▶ _TASK GOAL_:
Keep only the lines from the top of the listing through the one with "return slope_normal(torso, turn, level, *NORMAL_STEPS)", and reproduce them unaltered.

▶ _RECORDED DATA_:
# # # #

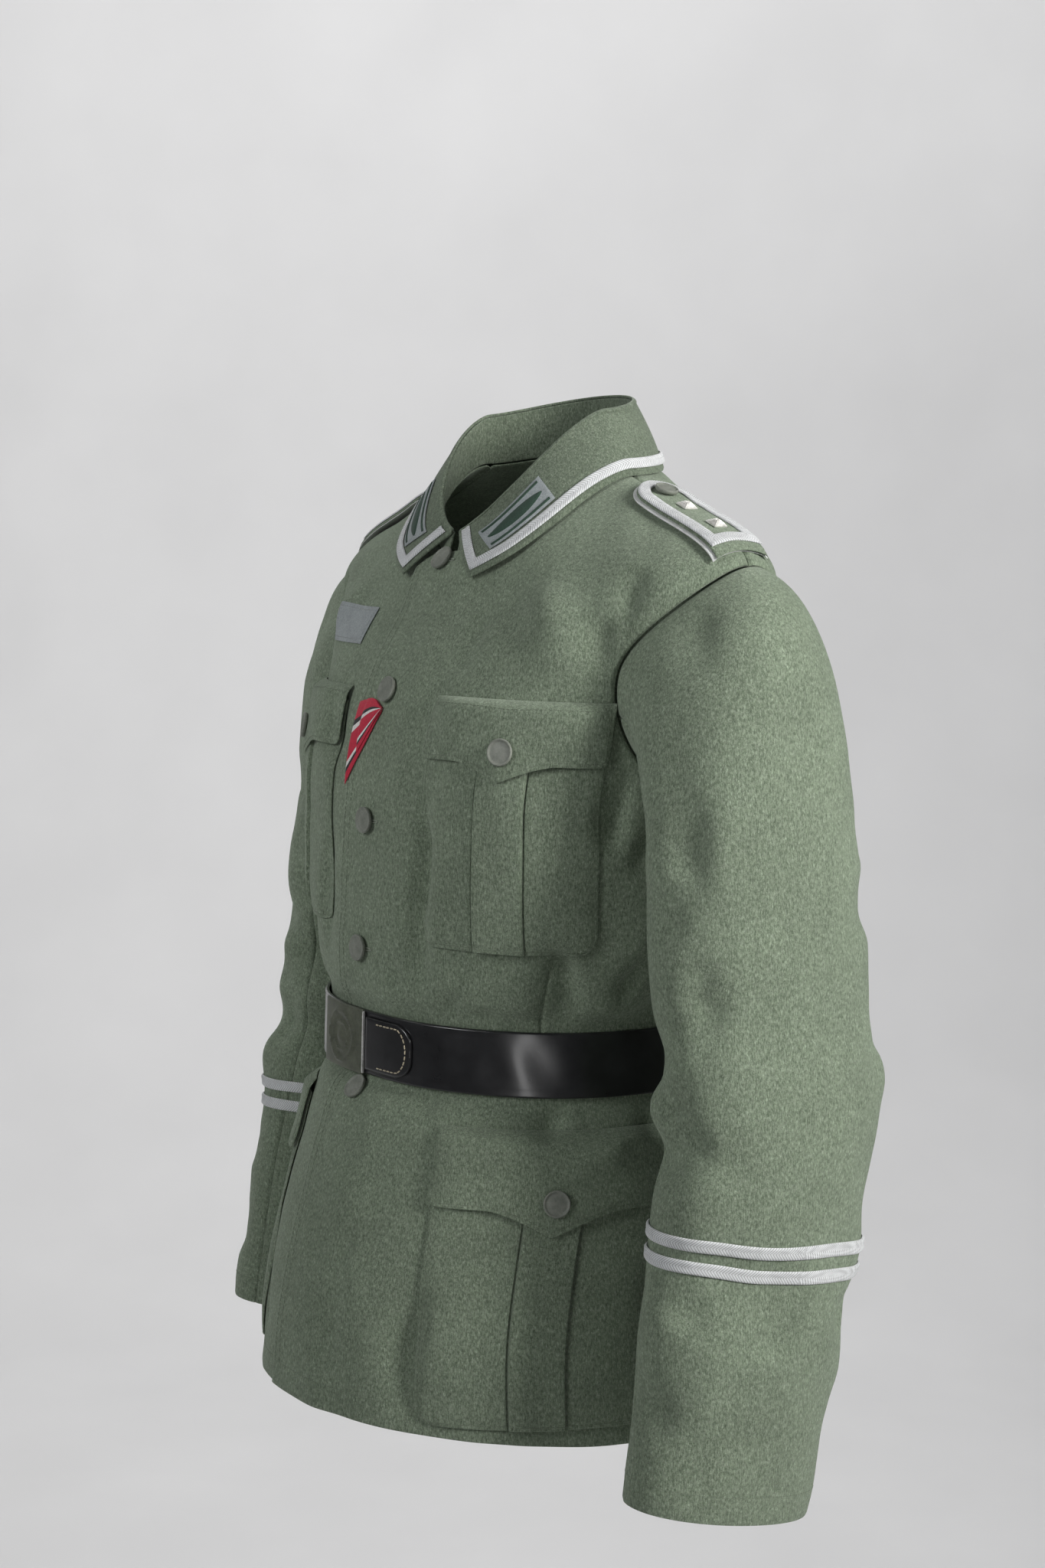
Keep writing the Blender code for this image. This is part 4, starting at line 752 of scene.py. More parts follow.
def torso_normal(turn, level):
    """Outward normal of the torso's cloth, folds and all."""
    return slope_normal(torso, turn, level, *NORMAL_STEPS)


def turn_of_across(across, level):
    """Turn of a point this far to the left of the centre front, measured along X."""
    ratio = np.abs(across) / smooth(TORSO, "half_width", level)
    return np.sign(across) * np.degrees(np.arcsin(ratio ** (smooth(TORSO, "squareness", level) / 2)))


def lap_lift(turn, level):
    """How far the left front stands off to lie over the right front."""
    x = torso_base(turn, level)[..., 0]
    fade = np.clip((x - LAP_FADE_START) / (LAP_FADE_END - LAP_FADE_START), 0, 1)
    return LAP_LIFT * (1 - fade * fade * (3 - 2 * fade))


ARC_TURNS = np.arange(0.0, 181.0, 1.5)


def place(across, z):
    """(turn, level) of points this far round from the centre front at these heights."""
    across, z = np.broadcast_arrays(np.asarray(across, float), np.asarray(z, float))
    shape = across.shape
    far, height = np.abs(across).ravel(), z.ravel()
    levels = np.linspace(HEM, NECK, 131)
    level = np.interp(height, smooth(TORSO, "front_z", levels), levels)
    for _ in range(5):
        ring = torso_base(ARC_TURNS[None, :], level[:, None])
        steps = np.linalg.norm(np.diff(ring[..., :2], axis=1), axis=-1)
        run = np.concatenate([np.zeros((len(far), 1)), np.cumsum(steps, axis=1)], axis=1)
        spot = np.clip((run <= far[:, None]).sum(axis=1) - 1, 0, len(ARC_TURNS) - 2)
        low = np.take_along_axis(run, spot[:, None], 1)[:, 0]
        high = np.take_along_axis(run, spot[:, None] + 1, 1)[:, 0]
        turn = ARC_TURNS[spot] + (far - low) / (high - low) * (ARC_TURNS[1] - ARC_TURNS[0])
        here = torso_base(turn, level)[:, 2]
        rise = np.maximum(torso_base(turn, level + 0.05)[:, 2] - here, 1e-4)
        level = np.clip(level + (height - here) / rise * 0.05, HEM, NECK)
    return (np.sign(across.ravel()) * turn).reshape(shape), level.reshape(shape)


def armhole(hole_turn, shrink=1.0):
    """(turn, level) round the left armhole: 0 is the shoulder, 90 the front, 180 the armpit."""
    angle = np.radians(np.asarray(hole_turn, float))
    level = 0.5 * (ARMPIT + SHOULDER) + shrink * 0.5 * (SHOULDER - ARMPIT) * np.cos(angle)
    return SIDE_TURN - shrink * HOLE_TURN * np.sin(angle), level


def sleeve_ring(turn, row):
    """Point of the lower sleeve: turn 0 is the outside, 90 the front and 180 the inside."""
    angle = np.radians(turn)
    out = smooth(SLEEVE, "half_width", row) * power(np.cos(angle), ROUND_SLEEVE)
    x = smooth(SLEEVE, "centre_x", row) + out
    forward = -smooth(SLEEVE, "half_depth", row) * power(np.sin(angle), ROUND_SLEEVE)
    z = smooth(SLEEVE, "z", row) - smooth(SLEEVE, "slope", row) * forward
    return np.stack([x, smooth(SLEEVE, "centre_y", row) + forward, z], axis=-1)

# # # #

▶ _WRITTEN SOLUTION_:
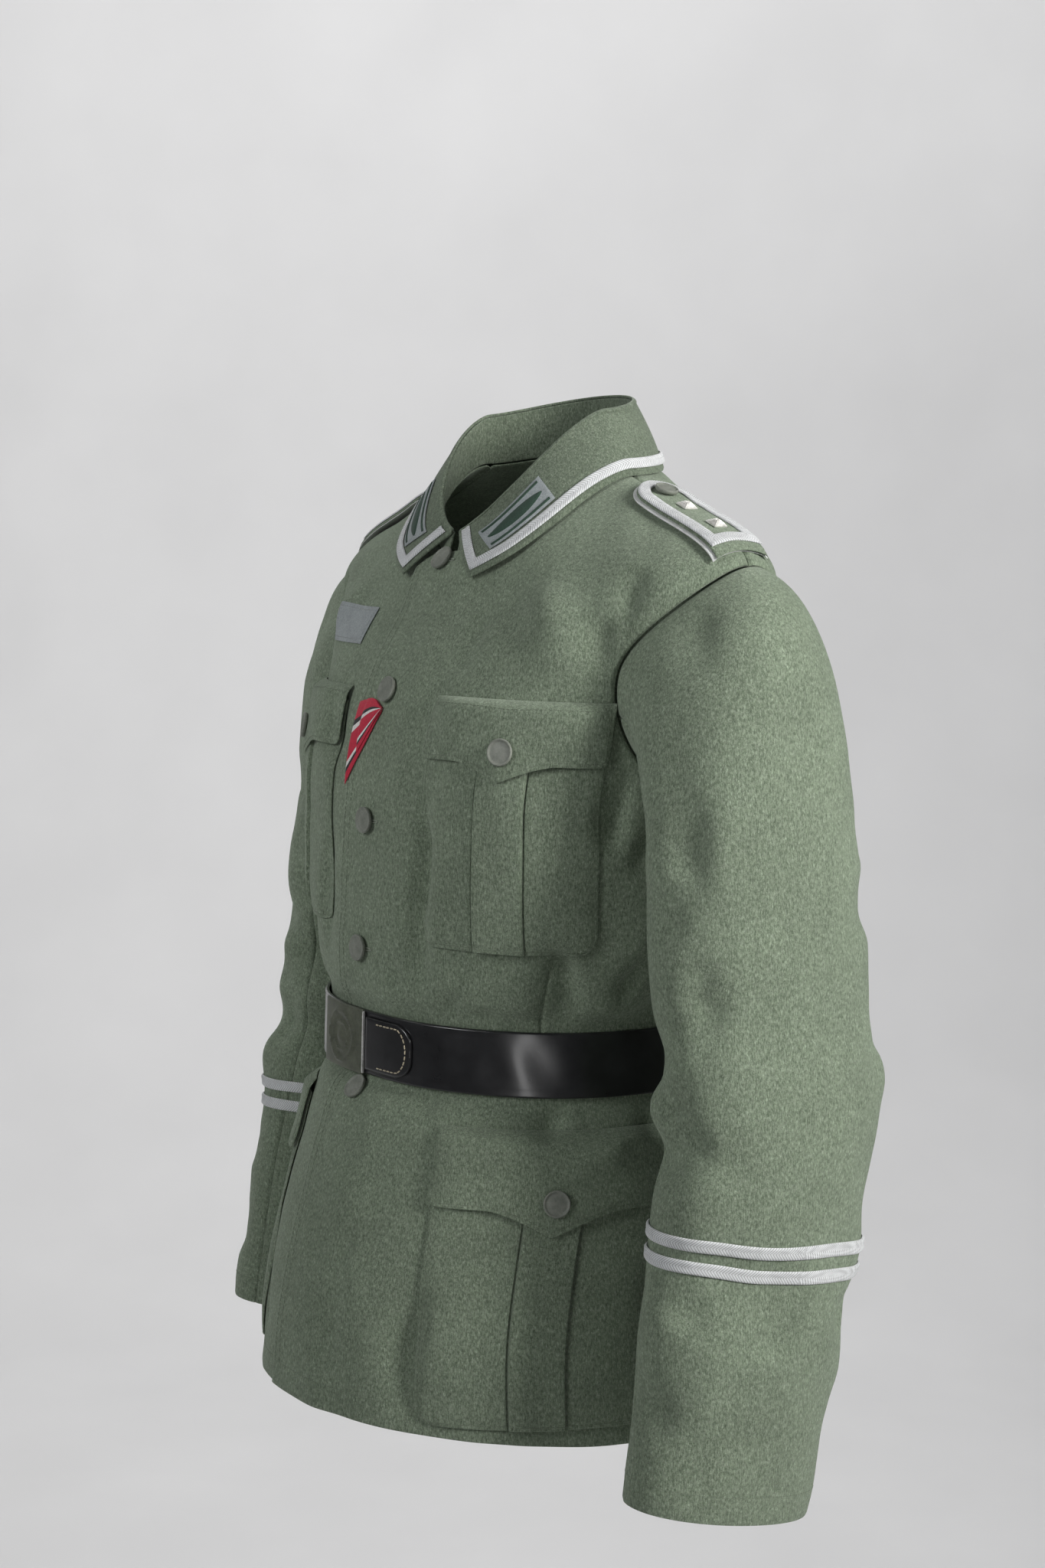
Keep writing the Blender code for this image. This is part 4, starting at line 752 of scene.py. More parts follow.
def torso_normal(turn, level):
    """Outward normal of the torso's cloth, folds and all."""
    return slope_normal(torso, turn, level, *NORMAL_STEPS)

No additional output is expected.